With Shell currently, and with great dignity, high-tailing it out of the arctic, some attention ought to be given to the artists who provided the needed pressure. Shell’s goal, the result of trillions of dollars in lobbying, was to obtain oil from arctic drilling, being the only company still searching in that region. In opposition was Greenpeace and several others, attempting to keep the arctic and surrounding regions safe from drilling and declared as a protected region. A movie plot, in essence. Which makes it incredible that reality saw a movie ending to the ordeal. So, to understand what happened, let us turn our attention briefly to the individuals who brought all this about.
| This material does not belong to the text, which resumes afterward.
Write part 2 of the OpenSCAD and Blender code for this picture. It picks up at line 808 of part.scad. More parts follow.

We begin with The Yes Men. A coterie of artist-activists, specializing in impersonating officials to bring attention to issues, their procedures have been, at the very least, highly entertaining. Firstly, they hosted a fictitious Shell gala in Seattle’s Space Needle, ostensibly to celebrate Shell’s drilling efforts. What actually ensued was an “accident” where a model oil rig sprayed an activist posing as the rig designer’s widow, and others attempting to clean the spill up with stuffed toy arctic animals. They followed this incident—and the subsequent video leak—with a swarm of equally false emails attributed to Shell, vehemently denouncing anyone posting the video as well as a new website just set up by the activists targeting Shell. Naturally, this brought more attention to the video and the site, further embarrassing the Yes Men’s targets.

Which leads us to another element of the Yes Men’s attack, selling snow cones in New York attributed to be part of the “last iceberg.” Again, this was done under pretenses of the Yes Men being Shell employees. This too raised up a disturbance at the “bad taste” of Shell raising money by selling the icebergs they ruined. The absurd callousness of what the Yes Men successfully got attributed to Shell not only brought awareness to the issue, but did so in such a way to assure wide coverage: their activism was “newsworthy,” if the phrase helps.
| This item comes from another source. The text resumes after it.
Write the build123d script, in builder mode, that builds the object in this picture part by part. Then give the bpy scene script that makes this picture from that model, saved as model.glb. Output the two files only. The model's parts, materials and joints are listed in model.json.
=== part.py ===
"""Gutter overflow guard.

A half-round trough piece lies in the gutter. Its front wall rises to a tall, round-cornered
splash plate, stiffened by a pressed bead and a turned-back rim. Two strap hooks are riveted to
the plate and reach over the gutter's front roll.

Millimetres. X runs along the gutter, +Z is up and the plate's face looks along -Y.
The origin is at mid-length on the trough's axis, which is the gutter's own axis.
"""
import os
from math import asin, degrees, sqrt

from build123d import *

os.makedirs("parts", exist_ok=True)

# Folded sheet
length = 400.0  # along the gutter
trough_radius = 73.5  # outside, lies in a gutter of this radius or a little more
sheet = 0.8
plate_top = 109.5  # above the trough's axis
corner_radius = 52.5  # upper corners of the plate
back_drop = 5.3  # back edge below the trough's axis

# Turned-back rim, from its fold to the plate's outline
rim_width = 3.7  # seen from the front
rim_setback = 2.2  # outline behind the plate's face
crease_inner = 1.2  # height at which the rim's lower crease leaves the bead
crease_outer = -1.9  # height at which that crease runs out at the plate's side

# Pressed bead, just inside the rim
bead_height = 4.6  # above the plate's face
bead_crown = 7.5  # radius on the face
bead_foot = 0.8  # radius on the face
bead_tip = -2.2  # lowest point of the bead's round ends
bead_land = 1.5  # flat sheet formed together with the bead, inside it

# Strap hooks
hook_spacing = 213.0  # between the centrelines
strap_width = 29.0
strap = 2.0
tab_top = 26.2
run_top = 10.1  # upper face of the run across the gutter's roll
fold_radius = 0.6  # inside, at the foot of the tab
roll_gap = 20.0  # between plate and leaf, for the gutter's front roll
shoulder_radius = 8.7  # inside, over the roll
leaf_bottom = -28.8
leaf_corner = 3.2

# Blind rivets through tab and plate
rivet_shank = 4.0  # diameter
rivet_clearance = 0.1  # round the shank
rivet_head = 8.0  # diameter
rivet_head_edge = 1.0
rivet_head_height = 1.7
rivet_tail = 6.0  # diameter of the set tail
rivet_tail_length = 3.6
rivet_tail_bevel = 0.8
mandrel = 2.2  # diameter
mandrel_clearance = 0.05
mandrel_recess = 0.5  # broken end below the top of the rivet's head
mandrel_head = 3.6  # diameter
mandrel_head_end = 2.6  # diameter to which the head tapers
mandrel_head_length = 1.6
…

Yet of course, the Yes Men were not alone. A legion of kayaks materialized in a less subtle show of resistance, targeting Shell’s rig, which was at the time parked due to inactivity, to block it off from being used. This manifested in a massive “festival” around the rig in protest, and a much more direct attempt to use the kayaks to prevent anyone from boarding the construct. Given Shell’s timeline for actually drilling is highly restrictive, these delaying efforts served a very practical purpose for cutting into the company’s profits.
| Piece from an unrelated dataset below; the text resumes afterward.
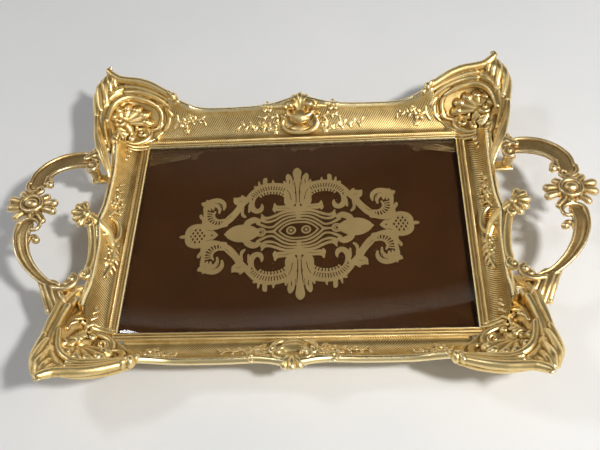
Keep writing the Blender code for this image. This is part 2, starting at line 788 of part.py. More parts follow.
def build_ornaments():
    screw_x, screw_y = brace_screws(1, 1)[0]
    tip = BRACE_SEAT - GAP + CORNER_SCREW + TIP_SPACE
    for leaf, flip, name in ((BACK_LEAF, False, "back"), (FRONT_LEAF, True, "front")):
        hole = screw_hole(screw_x, screw_y, 0.0, tip)
        corner = cut(corner_shape(leaf), saddles() + [hole])
        if flip:
            corner = mirrored(corner, flip_y=True)
        corner = cut(corner, [handle_shape(GAP)] + lug_clearance())
        finish(twin(corner, flip_x=True), f"corner_{name}_left", "gilt")
        finish(corner, f"corner_{name}_right", "gilt")

    tip = RAIL_BOTTOM - GAP + CREST_SCREW + TIP_SPACE
    crest_hole = screw_hole(0.0, HALF_DEPTH + CREST_SCREW_OUT, 0.0, tip)
    crest = cut(crest_shape(), [long_rail(saddle_section, -SADDLE_OVERRUN), crest_hole])
    finish(twin(crest, flip_y=True), "crest_front", "gilt")
    finish(crest, "crest_back", "gilt")

    side_hole = screw_hole(HALF_LENGTH + CREST_SCREW_OUT, CARTOUCHE_SCREW_Y, 0.0, tip)
    seat = [side_rail(saddle_section, -SADDLE_OVERRUN), side_hole]
    cartouche = cut(cartouche_shape(), seat + lug_clearance())
    finish(twin(cartouche, flip_x=True), "cartouche_left", "gilt")
    finish(cartouche, "cartouche_right", "gilt")

    holes = []
    for y in (HANDLE_ROOT_Y, HANDLE_FOOT_Y):
        tip = lug_top(y) - LUG_THICKNESS - GAP + LUG_SCREW + TIP_SPACE
        holes.append(screw_hole(lug_middle(), y, 0.0, tip))
    handle = cut(handle_shape(), [side_rail(saddle_section, -SADDLE_OVERRUN)] + holes)
    finish(twin(handle, flip_x=True), "handle_left", "bronze_gilt")
    finish(handle, "handle_right", "bronze_gilt")


def sheet_box(bottom, thickness):
    edge = LIP_WIDTH - EDGE_CLEARANCE
    low = (-HALF_LENGTH - edge, -HALF_DEPTH - edge, bottom)
    return box(low, (HALF_LENGTH + edge, HALF_DEPTH + edge, bottom + thickness))


LACE_TURN = 2.5
LACE_QUARTER = [
    (92.0, 0.0), (87.0, 10.0), (77.0, 17.0), (76.0, 31.0), (66.0, 38.0), (56.0, 33.0),
    (47.0, 39.0), (37.0, 42.0), (30.0, 51.0), (14.0, 52.0), (5.0, 57.0), (0.0, 61.0),
]


def lace_outline():
    """The medallion's outline, from one quarter of it."""
    quarter = LACE_QUARTER
    half = quarter + [(-x, y) for x, y in reversed(quarter[:-1])]
    whole = half + [(x, -y) for x, y in reversed(half[1:-1])]
    angle = math.radians(LACE_TURN)
    return [
        (x * math.cos(angle) - y * math.sin(angle), x * math.sin(angle) + y * math.cos(angle))
        for x, y in whole
    ]


def build_stack():
    finish(sheet_box(GLASS_Z, GLASS_THICKNESS), "glass_plate", "glass", smooth=False)
    finish(flat_plate(lace_outline(), LACE_Z, LACE_THICKNESS), "lace_medallion", "lace", smooth=False)
    finish(sheet_box(PANEL_Z, PANEL_THICKNESS), "fabric_panel", "brown_fabric", smooth=False)
    finish(sheet_box(BOARD_Z, BOARD_THICKNESS), "backing_board", "board", smooth=False)


def brace_outline(x_side, y_side):
    inner = BASE_MIDDLE - BRACE_WIDTH / 2
    outer = BASE_MIDDLE + BRACE_WIDTH / 2
    back = outer - BRACE_LEG
    corner = [(back, inner), (inner, inner), (inner, back), (outer, back), (outer, outer), (back, outer)]
    return [(x_side * (HALF_LENGTH + x), y_side * (HALF_DEPTH + y)) for x, y in corner]


def build_braces():
    for x_side, x_name in ((-1, "left"), (1, "right")):
        for y_side, y_name in ((1, "back"), (-1, "front")):
            where = f"{y_name}_{x_name}"
            plate = flat_plate(brace_outline(x_side, y_side), BRACE_SEAT, BRACE_THICKNESS)
            long_screw, side_screw = brace_screws(x_side, y_side)
            holes = [screw_hole(x, y, BRACE_SEAT - 1.0, HARDWARE_TOP + 1.0) for x, y in (long_screw, side_screw)]
            finish(cut(plate, holes), f"mitre_brace_{where}", "steel", smooth=False)
            finish(screw(*long_screw, BRACE_SEAT, CORNER_SCREW), f"corner_screw_{where}", "brass")
            finish(screw(*side_screw, BRACE_SEAT, SHORT_SCREW), f"brace_screw_{where}", "brass")


def button_outline():
    """A tongue with round ends, pivoting about (0, 0) and pointing to -Y."""
    steps = 8
    tip = 0.6 * BUTTON_RADIUS
    outline = []
    for i in range(steps + 1):
        angle = math.pi * i / steps
        outline.append((BUTTON_RADIUS * math.cos(angle), BUTTON_RADIUS * math.sin(angle)))
    for i in range(steps + 1):
        angle = math.pi + math.pi * i / steps
        outline.append((tip * math.cos(angle), tip * math.sin(angle) - BUTTON_REACH))
    return outline


def build_turn_buttons():
    for number, (x, y, side) in enumerate(button_places(), start=1):
        outline = [(x + side * px, y + side * py) for px, py in button_outline()]
        plate = flat_plate(outline, BUTTON_SEAT, BUTTON_THICKNESS)
        hole = screw_hole(x, y, BUTTON_SEAT - 1.0, HARDWARE_TOP + 1.0)
        finish(cut(plate, [hole]), f"turn_button_{number}", "steel", smooth=False, pivot=(x, y, BUTTON_SEAT))
        finish(screw(x, y, BUTTON_SEAT, SHORT_SCREW), f"button_screw_{number}", "brass")


def build_fasteners():
    for side, name in ((1, "back"), (-1, "front")):
        made = screw(0.0, side * (HALF_DEPTH + CREST_SCREW_OUT), RAIL_BOTTOM, CREST_SCREW)
        finish(made, f"crest_screw_{name}", "brass")
    for side, name in ((-1, "left"), (1, "right")):
        made = screw(side * (HALF_LENGTH + CREST_SCREW_OUT), CARTOUCHE_SCREW_Y, RAIL_BOTTOM, CREST_SCREW)
        finish(made, f"cartouche_screw_{name}", "brass")
        for y, end in ((HANDLE_ROOT_Y, "root"), (HANDLE_FOOT_Y, "foot")):
            made = screw(side * lug_middle(), y, lug_top(y) - LUG_THICKNESS, LUG_SCREW)
            finish(made, f"handle_screw_{end}_{name}", "brass")


def build_feet():
    for (x, y), name in zip(foot_places(), ("back_left", "back_right", "front_left", "front_right")):
        finish(cylinder(x, y, 0.0, FOOT_HEIGHT, 0.85 * FOOT_RADIUS, FOOT_RADIUS), f"foot_{name}", "felt")


clear_scene()
MODEL = collection(PARTS)
CUTTERS = collection("cutters")
build_rails()
build_ornaments()
build_stack()
build_braces()
build_turn_buttons()
build_fasteners()
build_feet()
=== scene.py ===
"""Looks of the dresser vanity tray: cast gilt ornament, milled rails, glass, lace and brown cloth.

Lengths in the geometry are millimetres, in the CAD frame (origin under the middle of the tray,
+X long side, +Y back, +Z up); meshes are written in metres.
"""

import math

import bmesh
import bpy
import numpy as np
from mathutils import Matrix, Vector


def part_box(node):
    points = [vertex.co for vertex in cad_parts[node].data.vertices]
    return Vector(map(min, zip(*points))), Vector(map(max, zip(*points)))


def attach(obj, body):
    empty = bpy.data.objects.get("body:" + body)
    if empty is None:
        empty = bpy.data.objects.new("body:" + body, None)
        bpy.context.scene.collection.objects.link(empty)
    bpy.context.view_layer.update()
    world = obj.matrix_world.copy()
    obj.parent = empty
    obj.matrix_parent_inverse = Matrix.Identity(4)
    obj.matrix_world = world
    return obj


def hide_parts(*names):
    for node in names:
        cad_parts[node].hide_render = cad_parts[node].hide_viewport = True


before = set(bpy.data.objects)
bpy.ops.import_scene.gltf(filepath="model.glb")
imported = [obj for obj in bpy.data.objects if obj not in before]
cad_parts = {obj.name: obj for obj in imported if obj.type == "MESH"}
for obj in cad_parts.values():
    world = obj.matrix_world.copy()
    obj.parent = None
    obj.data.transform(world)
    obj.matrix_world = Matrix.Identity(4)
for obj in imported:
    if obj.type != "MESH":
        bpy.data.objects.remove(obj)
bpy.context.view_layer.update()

MM = 0.001
UP = np.array([0.0, 0.0, 1.0])


# ---------------------------------------------------------------- places taken from the frame


def node_box(name):
    """A CAD node's lowest and highest corners, in millimetres."""
    low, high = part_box(name)
    return np.array(low) / MM, np.array(high) / MM


HALF_LENGTH = round(float(node_box("rail_right")[0][0]), 3)
HALF_DEPTH = round(float(node_box("rail_back")[0][1]), 3)
RAIL_BOTTOM = round(float(node_box("rail_back")[0][2]), 3)
GLASS_LOW, GLASS_HIGH = node_box("glass_plate")
PANEL_LOW, PANEL_HIGH = node_box("fabric_panel")
LACE_LOW = node_box("lace_medallion")[0]
GAP = 0.3
LIP_THICKNESS = 2.5
BASE_OUT = 14.0
LIP_Z = float(GLASS_HIGH[2]) + GAP
SIGHT_Z = LIP_Z + LIP_THICKNESS
RIM_RADIUS = 2.8
COVE_START = 9.0
COVE_FOOT = -1.0
COVE_CLIMB = 1.2
COVE_CURVE = 1.9
SIDE_RIM_OUT = 22.5


# ---------------------------------------------------------------- geometry kit


def unit(v):
    """Rows scaled to length 1."""
    return v / np.maximum(np.linalg.norm(v, axis=-1, keepdims=True), 1e-9)


def bump(distance, width):
    """A smooth hump, 1 at distance 0."""
    return np.exp(-((distance / width) ** 2))


def smooth(points, step=0.8):
    """A Catmull-Rom curve through the rows; every column, radius too, follows it."""
    p = np.array(points, float)
    p = np.vstack([2 * p[0] - p[1], p, 2 * p[-1] - p[-2]])
    rows = []
    for a, b, c, d in zip(p[:-3], p[1:-2], p[2:-1], p[3:]):
        count = max(2, int(np.ceil(np.linalg.norm((c - b)[:3]) / step)))
        t = (np.arange(count) / count)[:, None]
        rows.append(
            0.5 * (
                2 * b + (c - a) * t + (2 * a - 5 * b + 4 * c - d) * t**2 + (3 * b - a - 3 * c + d) * t**3
            )
        )
    rows.append(p[-2:-1])
    return np.vstack(rows)


def frames(path, up):
    """Tangent, side and normal at each point; the normal stays as near up as it can."""
    tangent = unit(np.gradient(path[:, :3], axis=0))
    up = unit(np.array(up, float))
    side = np.cross(np.broadcast_to(up, tangent.shape), tangent)
    last = None
    for i, row in enumerate(side):
        if np.linalg.norm(row) < 0.3 and last is not None:
            row = last - tangent[i] * (last @ tangent[i])
        elif np.linalg.norm(row) < 0.3:
            row = np.cross(np.cross(tangent[i], [1.0, 0.3, 0.1]), tangent[i])
        last = row / np.linalg.norm(row)
        side[i] = last
    return tangent, side, np.cross(tangent, side)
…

All of this stands in the shadow of the essential fact that, for the time being, Shell lost. The company’s withdrawal after a long and embattled campaign by protesters, artistic and not, reveals the intense power individual action can have in the larger course of events. In response, then, we ask ourselves what specifically about the previously listed methods led to their success? What was it about the kayak festivities and Yes Men impersonations that caused such a clear and pervasive victory?

Firstly, we see that these actions are all what we could fairly call “spectacle.” As mentioned before, these efforts were performed specifically because they would attract attention. That was the point behind the Yes Men’s email, to bring even more eyes to their work. Likewise, the actions are also inherently absurd: a spill from a prop oil leak mopped up with toy animals, an angry email that promotes its targets, “last iceberg” snow cones , and a kayak rally, all these possess something which upsets our sensibilities. Perhaps this speaks to the effectiveness of these efforts. Had they taken a serious, low-scale show of opposition, they could hardly have reached even a fraction of the audience these groups captured. The goal of these actions is to spread awareness, and not suggest solutions; that is for reasoned debate and thought and effort. Both are necessary, but ultimately a joke sticks to the mind better than a treatise. The ideas can be expressed elsewhere more clearly; for these purposes, they must be expresses as well as possible in minute long videos.

Thus, while Shell departs, we see that art played a major role in their retreat. The work of these activists upended all of Shell’s money and efforts, and changed the nature of the story. This may well color future attempts in protesting massive organizations. If we cannot Occupy Wall Street, let us try mocking it instead.